Selain itu, pemanfaatan teknologi pembelajaran jarak jauh dapat menjadi pelengkap yang efektif. Kepala daerah bisa mengakses materi secara fleksibel, kapan pun dibutuhkan, dengan penyesuaian terhadap agenda dan dinamika lokal yang mereka hadapi.

Dengan model pembinaan seperti ini, semangat koordinasi tetap terjaga, tetapi tidak mengorbankan prinsip desentralisasi dan peran substantif kepala daerah sebagai pemegang mandat rakyat.

Pemerintah pusat tetap menjalankan fungsi konstitusionalnya dalam membina dan mengawasi, tapi tidak dengan cara menundukkan, melainkan dengan memberdayakan.

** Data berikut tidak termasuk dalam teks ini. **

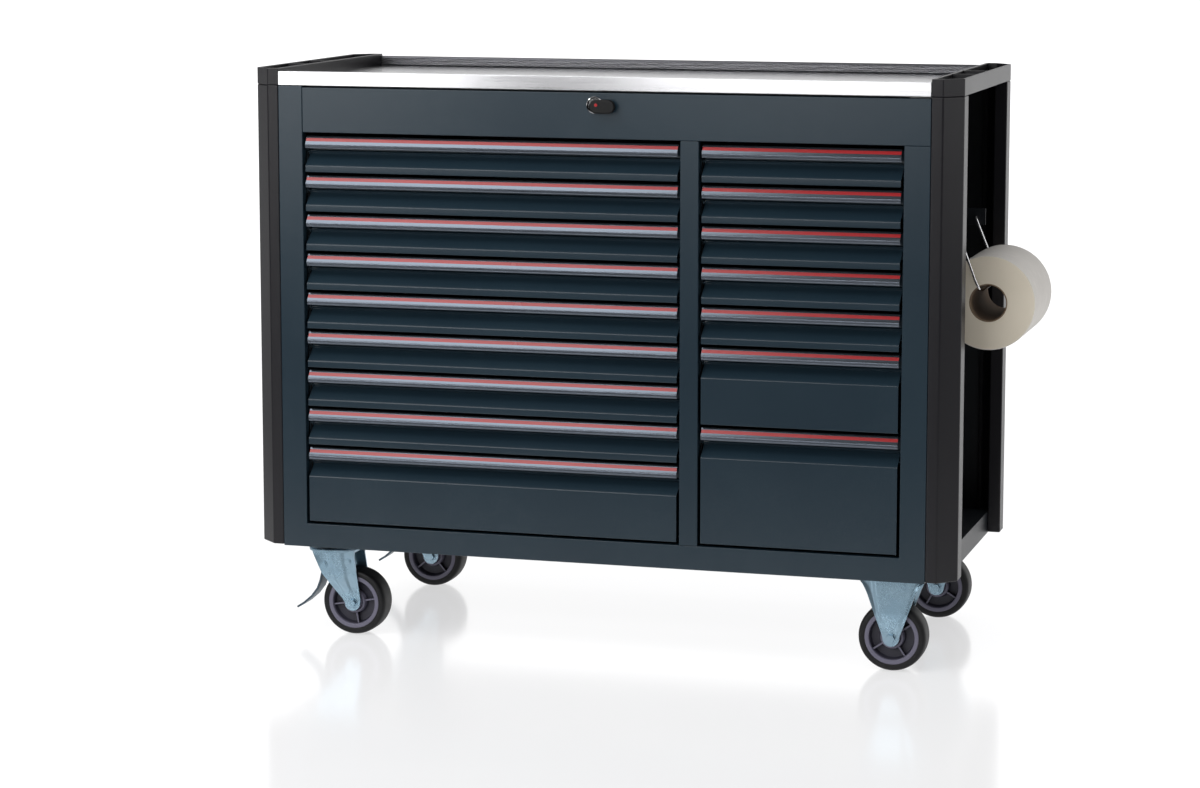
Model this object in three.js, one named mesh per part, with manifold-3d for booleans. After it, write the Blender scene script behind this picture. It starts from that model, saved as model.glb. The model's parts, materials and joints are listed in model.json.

Retret kepala daerah seharusnya tidak dimaknai semata sebagai kegiatan seremonial pembinaan. Ia adalah cermin dari cara negara memandang kepala daerah: sebagai mitra strategis yang setara, atau sekadar pelaksana kebijakan pusat.

Dalam negara demokrasi desentralistik, relasi tersebut harus dijaga. Pemerintah pusat memiliki fungsi pembinaan, tetapi kepala daerah tetap pemegang mandat rakyat.

Maka, pembinaan tidak boleh melewati batas. Karena jika itu terjadi, yang dikorbankan bukan hanya otonomi, tapi juga legitimasi demokrasi di tingkat lokal.

Batas itu perlu disadari, dihormati, dan dijaga—agar retret tidak menjadi alat kendali, tetapi ruang tumbuh bersama dalam semangat konstitusi.